• TASK OBJECTIVE
Find the lines containing "return" and say how many there are, with no other words.

>> Start

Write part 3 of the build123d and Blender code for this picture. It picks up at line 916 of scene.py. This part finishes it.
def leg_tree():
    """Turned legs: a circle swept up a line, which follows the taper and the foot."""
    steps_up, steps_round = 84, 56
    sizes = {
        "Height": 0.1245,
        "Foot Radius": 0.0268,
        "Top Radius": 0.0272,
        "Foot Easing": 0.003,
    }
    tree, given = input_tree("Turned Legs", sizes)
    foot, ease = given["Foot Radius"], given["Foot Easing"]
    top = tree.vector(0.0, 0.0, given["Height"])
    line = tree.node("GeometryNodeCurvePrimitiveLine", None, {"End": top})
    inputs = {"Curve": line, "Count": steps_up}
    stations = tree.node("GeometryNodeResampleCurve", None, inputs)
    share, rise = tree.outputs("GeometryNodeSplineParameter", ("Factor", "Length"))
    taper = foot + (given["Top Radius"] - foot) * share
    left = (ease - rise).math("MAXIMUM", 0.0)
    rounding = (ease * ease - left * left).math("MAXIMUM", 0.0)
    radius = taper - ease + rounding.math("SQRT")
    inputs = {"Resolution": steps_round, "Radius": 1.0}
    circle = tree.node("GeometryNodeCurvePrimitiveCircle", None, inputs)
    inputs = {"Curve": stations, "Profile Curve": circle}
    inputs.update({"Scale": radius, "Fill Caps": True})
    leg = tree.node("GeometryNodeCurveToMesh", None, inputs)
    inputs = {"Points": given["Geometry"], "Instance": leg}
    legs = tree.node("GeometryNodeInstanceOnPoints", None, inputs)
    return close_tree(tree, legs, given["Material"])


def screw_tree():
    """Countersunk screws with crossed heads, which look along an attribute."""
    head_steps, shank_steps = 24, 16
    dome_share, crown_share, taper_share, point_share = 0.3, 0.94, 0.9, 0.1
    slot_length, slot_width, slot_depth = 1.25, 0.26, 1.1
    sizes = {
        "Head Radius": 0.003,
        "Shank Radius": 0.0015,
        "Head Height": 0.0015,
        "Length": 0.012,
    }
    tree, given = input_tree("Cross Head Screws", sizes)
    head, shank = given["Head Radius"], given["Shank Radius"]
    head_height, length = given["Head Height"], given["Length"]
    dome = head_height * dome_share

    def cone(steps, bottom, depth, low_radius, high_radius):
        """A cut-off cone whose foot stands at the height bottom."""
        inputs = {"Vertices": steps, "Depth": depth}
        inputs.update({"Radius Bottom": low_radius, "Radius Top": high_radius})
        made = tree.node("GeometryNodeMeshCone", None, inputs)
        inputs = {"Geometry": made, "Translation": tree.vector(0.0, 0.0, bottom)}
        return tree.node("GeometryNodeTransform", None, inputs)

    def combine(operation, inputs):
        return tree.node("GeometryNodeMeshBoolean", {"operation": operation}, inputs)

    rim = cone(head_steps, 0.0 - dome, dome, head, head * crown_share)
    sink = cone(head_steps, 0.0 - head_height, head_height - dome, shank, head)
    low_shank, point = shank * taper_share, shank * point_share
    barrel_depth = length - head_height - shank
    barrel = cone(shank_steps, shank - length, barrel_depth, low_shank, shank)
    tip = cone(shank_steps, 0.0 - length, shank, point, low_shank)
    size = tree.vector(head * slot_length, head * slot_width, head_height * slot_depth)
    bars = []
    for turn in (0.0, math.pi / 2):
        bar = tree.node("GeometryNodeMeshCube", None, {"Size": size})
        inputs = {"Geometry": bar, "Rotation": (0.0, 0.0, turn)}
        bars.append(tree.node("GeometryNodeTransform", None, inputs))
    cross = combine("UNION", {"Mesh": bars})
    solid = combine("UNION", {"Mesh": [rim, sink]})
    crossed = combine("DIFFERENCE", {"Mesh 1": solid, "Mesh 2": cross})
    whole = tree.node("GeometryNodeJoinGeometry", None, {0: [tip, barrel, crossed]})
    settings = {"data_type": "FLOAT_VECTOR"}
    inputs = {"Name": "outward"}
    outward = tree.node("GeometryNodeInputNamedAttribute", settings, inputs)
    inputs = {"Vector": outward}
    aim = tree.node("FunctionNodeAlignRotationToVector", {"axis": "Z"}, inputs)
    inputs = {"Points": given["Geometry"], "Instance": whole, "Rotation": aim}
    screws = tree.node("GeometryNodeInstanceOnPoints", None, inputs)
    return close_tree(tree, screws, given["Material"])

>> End
>> Start

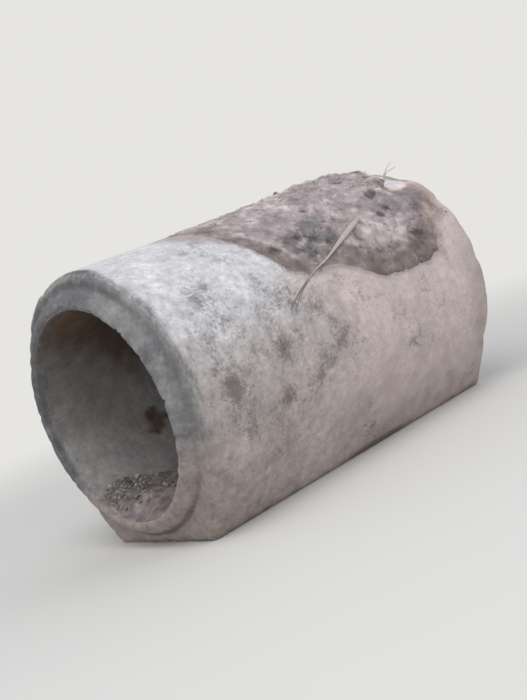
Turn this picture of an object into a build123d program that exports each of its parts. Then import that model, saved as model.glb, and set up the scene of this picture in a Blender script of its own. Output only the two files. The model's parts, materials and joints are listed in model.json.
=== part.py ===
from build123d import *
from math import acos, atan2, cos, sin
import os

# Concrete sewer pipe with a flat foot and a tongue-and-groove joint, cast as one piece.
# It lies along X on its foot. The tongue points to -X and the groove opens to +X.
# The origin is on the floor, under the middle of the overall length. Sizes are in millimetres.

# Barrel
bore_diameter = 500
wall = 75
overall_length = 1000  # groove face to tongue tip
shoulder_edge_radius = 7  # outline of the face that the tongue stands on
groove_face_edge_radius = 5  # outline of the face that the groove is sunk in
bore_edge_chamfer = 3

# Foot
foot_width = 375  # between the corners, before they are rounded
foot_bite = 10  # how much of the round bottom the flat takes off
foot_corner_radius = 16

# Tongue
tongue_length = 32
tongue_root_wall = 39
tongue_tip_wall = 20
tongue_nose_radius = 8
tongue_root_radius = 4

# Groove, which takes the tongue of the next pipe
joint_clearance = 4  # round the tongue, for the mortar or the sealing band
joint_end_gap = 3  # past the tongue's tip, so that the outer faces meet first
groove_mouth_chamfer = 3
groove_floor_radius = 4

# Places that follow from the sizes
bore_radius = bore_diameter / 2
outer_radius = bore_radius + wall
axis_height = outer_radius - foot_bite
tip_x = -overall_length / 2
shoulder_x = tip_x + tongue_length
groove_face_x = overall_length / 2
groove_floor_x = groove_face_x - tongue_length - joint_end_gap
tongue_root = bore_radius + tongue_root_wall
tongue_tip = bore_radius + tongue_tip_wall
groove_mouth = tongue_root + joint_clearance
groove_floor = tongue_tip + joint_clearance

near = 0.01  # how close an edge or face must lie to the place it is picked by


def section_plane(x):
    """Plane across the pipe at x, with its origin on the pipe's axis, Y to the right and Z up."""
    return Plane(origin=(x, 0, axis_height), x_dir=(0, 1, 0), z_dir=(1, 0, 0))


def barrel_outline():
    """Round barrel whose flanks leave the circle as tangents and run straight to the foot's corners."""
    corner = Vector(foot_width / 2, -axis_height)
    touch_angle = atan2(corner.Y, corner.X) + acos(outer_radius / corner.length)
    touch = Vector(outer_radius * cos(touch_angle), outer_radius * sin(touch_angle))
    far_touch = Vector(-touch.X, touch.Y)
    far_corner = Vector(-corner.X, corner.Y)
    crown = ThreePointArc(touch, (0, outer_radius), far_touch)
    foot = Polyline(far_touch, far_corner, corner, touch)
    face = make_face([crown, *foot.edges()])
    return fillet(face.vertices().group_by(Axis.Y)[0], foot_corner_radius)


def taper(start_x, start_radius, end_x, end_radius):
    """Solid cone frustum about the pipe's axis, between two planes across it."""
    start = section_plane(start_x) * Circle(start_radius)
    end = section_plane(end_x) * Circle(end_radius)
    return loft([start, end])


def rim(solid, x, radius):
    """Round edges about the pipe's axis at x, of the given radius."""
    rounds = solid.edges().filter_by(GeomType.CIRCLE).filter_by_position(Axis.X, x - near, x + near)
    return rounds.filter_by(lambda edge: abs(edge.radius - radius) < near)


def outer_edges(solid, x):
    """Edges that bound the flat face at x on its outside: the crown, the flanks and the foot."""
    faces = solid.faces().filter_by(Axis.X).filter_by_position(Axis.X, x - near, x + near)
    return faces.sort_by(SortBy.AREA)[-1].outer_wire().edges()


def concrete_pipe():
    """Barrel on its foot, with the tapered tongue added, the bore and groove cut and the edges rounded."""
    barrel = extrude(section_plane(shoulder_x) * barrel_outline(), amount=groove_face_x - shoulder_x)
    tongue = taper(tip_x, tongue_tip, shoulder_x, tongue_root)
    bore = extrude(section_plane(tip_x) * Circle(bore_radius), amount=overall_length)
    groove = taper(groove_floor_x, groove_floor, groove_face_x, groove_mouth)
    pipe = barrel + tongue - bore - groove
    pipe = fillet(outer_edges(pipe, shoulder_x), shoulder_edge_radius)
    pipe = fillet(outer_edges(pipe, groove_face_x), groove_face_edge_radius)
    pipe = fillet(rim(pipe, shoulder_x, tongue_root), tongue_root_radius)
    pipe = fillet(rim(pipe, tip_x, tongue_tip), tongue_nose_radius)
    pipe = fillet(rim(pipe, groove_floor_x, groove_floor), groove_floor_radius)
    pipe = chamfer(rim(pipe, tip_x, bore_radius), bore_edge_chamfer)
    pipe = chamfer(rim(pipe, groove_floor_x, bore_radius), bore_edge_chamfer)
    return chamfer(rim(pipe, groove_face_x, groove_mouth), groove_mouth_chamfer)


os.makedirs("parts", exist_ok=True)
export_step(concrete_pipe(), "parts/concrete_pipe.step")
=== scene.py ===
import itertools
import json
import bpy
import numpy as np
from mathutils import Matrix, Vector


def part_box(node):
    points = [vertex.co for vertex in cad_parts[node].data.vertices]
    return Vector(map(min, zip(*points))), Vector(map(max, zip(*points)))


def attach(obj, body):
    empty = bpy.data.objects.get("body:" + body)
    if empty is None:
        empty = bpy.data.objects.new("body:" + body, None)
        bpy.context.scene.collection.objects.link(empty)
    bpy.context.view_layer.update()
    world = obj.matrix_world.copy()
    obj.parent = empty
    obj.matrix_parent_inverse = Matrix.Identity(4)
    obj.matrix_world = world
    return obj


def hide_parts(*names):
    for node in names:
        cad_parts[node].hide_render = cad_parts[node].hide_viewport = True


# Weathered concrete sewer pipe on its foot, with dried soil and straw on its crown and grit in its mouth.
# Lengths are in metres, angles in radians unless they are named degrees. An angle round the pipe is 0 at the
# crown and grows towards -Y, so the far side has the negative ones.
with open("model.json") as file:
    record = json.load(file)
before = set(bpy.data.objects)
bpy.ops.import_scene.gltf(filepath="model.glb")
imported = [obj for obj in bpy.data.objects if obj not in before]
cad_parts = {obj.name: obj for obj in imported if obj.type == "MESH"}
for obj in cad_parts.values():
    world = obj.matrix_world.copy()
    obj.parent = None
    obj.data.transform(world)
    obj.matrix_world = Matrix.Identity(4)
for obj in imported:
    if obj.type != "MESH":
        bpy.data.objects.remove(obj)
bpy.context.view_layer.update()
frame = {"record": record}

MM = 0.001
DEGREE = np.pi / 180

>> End

• RESULT OF THE TASK
12